A book trailer was released on November 4, 2010. Clancy promoted the novel in a video discussion with retired U.S. Air Force general Chuck Horner, which was released on December 3, 2010. Dead or Alive was launched by the Yeomen Warders and the Red Devil paratroopers at the Tower of London on the eve of its eventual release.

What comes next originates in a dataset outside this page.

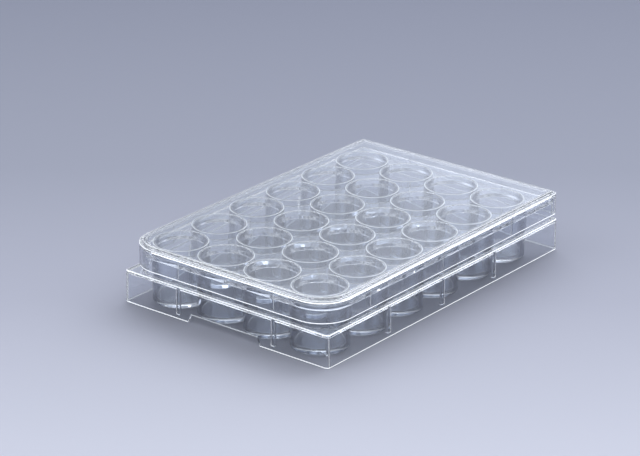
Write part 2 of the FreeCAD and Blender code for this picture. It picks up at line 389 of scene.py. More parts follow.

The book was notable for its antagonist the Emir and his terrorist organization Umayyad Revolutionary Council, which were based on real-life terrorist Osama bin Laden and his group al Qaeda. It also inspired the idea that special forces units hunting for a terrorist like bin Laden are more likely to find him living in comfort, rather than in a cave in Pakistan or Afghanistan. This was proven true when bin Laden was killed by U.S. Navy SEALs in his compound in Abbottabad, Pakistan in May 2011, five months after the novel was published.

==Reception==

===Commercial===
The book debuted at number one on the New York Times bestseller list. In addition, it debuted at number three on the USA Todays Best-selling Books list. A year later, the paperback trade edition of the book peaked at number eight on the New York Times bestseller list.

===Critical===
The book received average reviews. Publishers Weekly lauded it, saying that "Clancy is back at the top of his game." The Los Angeles Times was slightly less generous, calling it "sprawling but propulsive". Kirkus Reviews gave it a mixed review, stating: "If reality were a comic book or a Stallone script, this would be a useful road map. As it is, it'll be gobbled up like a Happy Meal, Ronald Reagan's 'perfect yarn' franchised into neatly packaged commodity."